INFORMATION PROVIDED ▸
┌──

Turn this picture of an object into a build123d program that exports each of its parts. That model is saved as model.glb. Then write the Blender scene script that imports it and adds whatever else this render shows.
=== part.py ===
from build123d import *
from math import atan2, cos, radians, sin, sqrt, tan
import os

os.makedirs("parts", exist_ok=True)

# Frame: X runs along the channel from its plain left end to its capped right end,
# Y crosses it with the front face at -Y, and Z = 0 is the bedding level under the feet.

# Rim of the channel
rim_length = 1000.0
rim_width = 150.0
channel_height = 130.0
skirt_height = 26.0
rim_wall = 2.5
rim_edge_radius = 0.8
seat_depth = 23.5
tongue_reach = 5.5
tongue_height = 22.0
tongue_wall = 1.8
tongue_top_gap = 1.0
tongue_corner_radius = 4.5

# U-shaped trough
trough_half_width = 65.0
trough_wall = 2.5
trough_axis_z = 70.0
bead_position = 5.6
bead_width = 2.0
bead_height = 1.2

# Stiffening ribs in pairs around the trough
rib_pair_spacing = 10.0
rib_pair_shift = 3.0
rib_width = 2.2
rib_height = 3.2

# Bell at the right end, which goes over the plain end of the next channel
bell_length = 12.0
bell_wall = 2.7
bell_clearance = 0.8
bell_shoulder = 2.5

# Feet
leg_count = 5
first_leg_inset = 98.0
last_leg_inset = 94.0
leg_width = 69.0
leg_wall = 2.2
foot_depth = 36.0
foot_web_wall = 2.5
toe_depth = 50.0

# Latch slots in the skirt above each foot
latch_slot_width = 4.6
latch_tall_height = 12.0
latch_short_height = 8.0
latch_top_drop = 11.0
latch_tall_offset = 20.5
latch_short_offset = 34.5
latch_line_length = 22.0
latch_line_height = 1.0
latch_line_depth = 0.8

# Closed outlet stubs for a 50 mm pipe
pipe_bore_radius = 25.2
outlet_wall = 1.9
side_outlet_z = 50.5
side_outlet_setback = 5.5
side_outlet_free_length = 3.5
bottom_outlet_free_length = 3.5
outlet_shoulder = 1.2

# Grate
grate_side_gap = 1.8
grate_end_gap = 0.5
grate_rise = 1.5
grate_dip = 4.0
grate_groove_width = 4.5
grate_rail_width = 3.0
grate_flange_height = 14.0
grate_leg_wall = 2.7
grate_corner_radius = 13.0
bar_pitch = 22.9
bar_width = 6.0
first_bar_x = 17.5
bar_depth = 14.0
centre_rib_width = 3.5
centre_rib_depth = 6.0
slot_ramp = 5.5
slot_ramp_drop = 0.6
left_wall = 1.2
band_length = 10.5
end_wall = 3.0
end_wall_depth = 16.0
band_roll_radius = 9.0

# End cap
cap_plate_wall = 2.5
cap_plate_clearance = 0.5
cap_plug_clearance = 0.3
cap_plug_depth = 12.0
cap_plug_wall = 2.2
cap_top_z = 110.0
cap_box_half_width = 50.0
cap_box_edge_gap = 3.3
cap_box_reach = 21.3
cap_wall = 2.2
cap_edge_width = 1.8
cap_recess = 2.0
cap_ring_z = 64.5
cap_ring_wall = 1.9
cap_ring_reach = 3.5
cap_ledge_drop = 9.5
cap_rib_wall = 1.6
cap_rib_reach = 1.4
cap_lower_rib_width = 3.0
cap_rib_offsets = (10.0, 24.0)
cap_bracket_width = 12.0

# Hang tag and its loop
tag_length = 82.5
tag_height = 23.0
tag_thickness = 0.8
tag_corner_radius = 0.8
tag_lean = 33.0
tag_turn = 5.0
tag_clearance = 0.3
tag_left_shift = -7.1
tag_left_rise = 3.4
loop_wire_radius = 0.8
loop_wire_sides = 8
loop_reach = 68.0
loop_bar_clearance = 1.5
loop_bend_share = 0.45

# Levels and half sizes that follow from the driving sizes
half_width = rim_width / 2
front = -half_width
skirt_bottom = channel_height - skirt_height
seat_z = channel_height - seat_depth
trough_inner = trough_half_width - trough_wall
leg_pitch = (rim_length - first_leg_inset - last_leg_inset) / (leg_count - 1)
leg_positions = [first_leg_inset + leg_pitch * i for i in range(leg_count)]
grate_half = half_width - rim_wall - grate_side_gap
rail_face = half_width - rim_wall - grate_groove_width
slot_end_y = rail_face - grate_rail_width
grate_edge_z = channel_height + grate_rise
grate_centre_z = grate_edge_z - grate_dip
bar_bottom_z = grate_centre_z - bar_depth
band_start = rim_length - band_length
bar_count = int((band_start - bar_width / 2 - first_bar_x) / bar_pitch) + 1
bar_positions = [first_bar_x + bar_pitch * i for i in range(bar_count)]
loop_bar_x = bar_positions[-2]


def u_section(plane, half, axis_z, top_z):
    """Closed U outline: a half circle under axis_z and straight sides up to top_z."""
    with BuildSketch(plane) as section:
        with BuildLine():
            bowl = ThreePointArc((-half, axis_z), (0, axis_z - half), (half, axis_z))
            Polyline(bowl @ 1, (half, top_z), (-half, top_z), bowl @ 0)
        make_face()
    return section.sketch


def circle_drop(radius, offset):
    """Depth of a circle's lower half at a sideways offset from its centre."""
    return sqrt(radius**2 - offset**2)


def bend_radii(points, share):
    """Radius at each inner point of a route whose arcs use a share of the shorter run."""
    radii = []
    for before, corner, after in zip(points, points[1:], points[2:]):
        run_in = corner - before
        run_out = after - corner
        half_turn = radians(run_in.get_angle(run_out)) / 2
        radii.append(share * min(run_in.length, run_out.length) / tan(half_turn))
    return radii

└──

DIRECTIVE ▸
Copy the data above exactly. Every line must be included.

COMPLETE RESPONSE ▸
Turn this picture of an object into a build123d program that exports each of its parts. That model is saved as model.glb. Then write the Blender scene script that imports it and adds whatever else this render shows.
=== part.py ===
from build123d import *
from math import atan2, cos, radians, sin, sqrt, tan
import os

os.makedirs("parts", exist_ok=True)

# Frame: X runs along the channel from its plain left end to its capped right end,
# Y crosses it with the front face at -Y, and Z = 0 is the bedding level under the feet.

# Rim of the channel
rim_length = 1000.0
rim_width = 150.0
channel_height = 130.0
skirt_height = 26.0
rim_wall = 2.5
rim_edge_radius = 0.8
seat_depth = 23.5
tongue_reach = 5.5
tongue_height = 22.0
tongue_wall = 1.8
tongue_top_gap = 1.0
tongue_corner_radius = 4.5

# U-shaped trough
trough_half_width = 65.0
trough_wall = 2.5
trough_axis_z = 70.0
bead_position = 5.6
bead_width = 2.0
bead_height = 1.2

# Stiffening ribs in pairs around the trough
rib_pair_spacing = 10.0
rib_pair_shift = 3.0
rib_width = 2.2
rib_height = 3.2

# Bell at the right end, which goes over the plain end of the next channel
bell_length = 12.0
bell_wall = 2.7
bell_clearance = 0.8
bell_shoulder = 2.5

# Feet
leg_count = 5
first_leg_inset = 98.0
last_leg_inset = 94.0
leg_width = 69.0
leg_wall = 2.2
foot_depth = 36.0
foot_web_wall = 2.5
toe_depth = 50.0

# Latch slots in the skirt above each foot
latch_slot_width = 4.6
latch_tall_height = 12.0
latch_short_height = 8.0
latch_top_drop = 11.0
latch_tall_offset = 20.5
latch_short_offset = 34.5
latch_line_length = 22.0
latch_line_height = 1.0
latch_line_depth = 0.8

# Closed outlet stubs for a 50 mm pipe
pipe_bore_radius = 25.2
outlet_wall = 1.9
side_outlet_z = 50.5
side_outlet_setback = 5.5
side_outlet_free_length = 3.5
bottom_outlet_free_length = 3.5
outlet_shoulder = 1.2

# Grate
grate_side_gap = 1.8
grate_end_gap = 0.5
grate_rise = 1.5
grate_dip = 4.0
grate_groove_width = 4.5
grate_rail_width = 3.0
grate_flange_height = 14.0
grate_leg_wall = 2.7
grate_corner_radius = 13.0
bar_pitch = 22.9
bar_width = 6.0
first_bar_x = 17.5
bar_depth = 14.0
centre_rib_width = 3.5
centre_rib_depth = 6.0
slot_ramp = 5.5
slot_ramp_drop = 0.6
left_wall = 1.2
band_length = 10.5
end_wall = 3.0
end_wall_depth = 16.0
band_roll_radius = 9.0

# End cap
cap_plate_wall = 2.5
cap_plate_clearance = 0.5
cap_plug_clearance = 0.3
cap_plug_depth = 12.0
cap_plug_wall = 2.2
cap_top_z = 110.0
cap_box_half_width = 50.0
cap_box_edge_gap = 3.3
cap_box_reach = 21.3
cap_wall = 2.2
cap_edge_width = 1.8
cap_recess = 2.0
cap_ring_z = 64.5
cap_ring_wall = 1.9
cap_ring_reach = 3.5
cap_ledge_drop = 9.5
cap_rib_wall = 1.6
cap_rib_reach = 1.4
cap_lower_rib_width = 3.0
cap_rib_offsets = (10.0, 24.0)
cap_bracket_width = 12.0

# Hang tag and its loop
tag_length = 82.5
tag_height = 23.0
tag_thickness = 0.8
tag_corner_radius = 0.8
tag_lean = 33.0
tag_turn = 5.0
tag_clearance = 0.3
tag_left_shift = -7.1
tag_left_rise = 3.4
loop_wire_radius = 0.8
loop_wire_sides = 8
loop_reach = 68.0
loop_bar_clearance = 1.5
loop_bend_share = 0.45

# Levels and half sizes that follow from the driving sizes
half_width = rim_width / 2
front = -half_width
skirt_bottom = channel_height - skirt_height
seat_z = channel_height - seat_depth
trough_inner = trough_half_width - trough_wall
leg_pitch = (rim_length - first_leg_inset - last_leg_inset) / (leg_count - 1)
leg_positions = [first_leg_inset + leg_pitch * i for i in range(leg_count)]
grate_half = half_width - rim_wall - grate_side_gap
rail_face = half_width - rim_wall - grate_groove_width
slot_end_y = rail_face - grate_rail_width
grate_edge_z = channel_height + grate_rise
grate_centre_z = grate_edge_z - grate_dip
bar_bottom_z = grate_centre_z - bar_depth
band_start = rim_length - band_length
bar_count = int((band_start - bar_width / 2 - first_bar_x) / bar_pitch) + 1
bar_positions = [first_bar_x + bar_pitch * i for i in range(bar_count)]
loop_bar_x = bar_positions[-2]


def u_section(plane, half, axis_z, top_z):
    """Closed U outline: a half circle under axis_z and straight sides up to top_z."""
    with BuildSketch(plane) as section:
        with BuildLine():
            bowl = ThreePointArc((-half, axis_z), (0, axis_z - half), (half, axis_z))
            Polyline(bowl @ 1, (half, top_z), (-half, top_z), bowl @ 0)
        make_face()
    return section.sketch


def circle_drop(radius, offset):
    """Depth of a circle's lower half at a sideways offset from its centre."""
    return sqrt(radius**2 - offset**2)


def bend_radii(points, share):
    """Radius at each inner point of a route whose arcs use a share of the shorter run."""
    radii = []
    for before, corner, after in zip(points, points[1:], points[2:]):
        run_in = corner - before
        run_out = after - corner
        half_turn = radians(run_in.get_angle(run_out)) / 2
        radii.append(share * min(run_in.length, run_out.length) / tan(half_turn))
    return radii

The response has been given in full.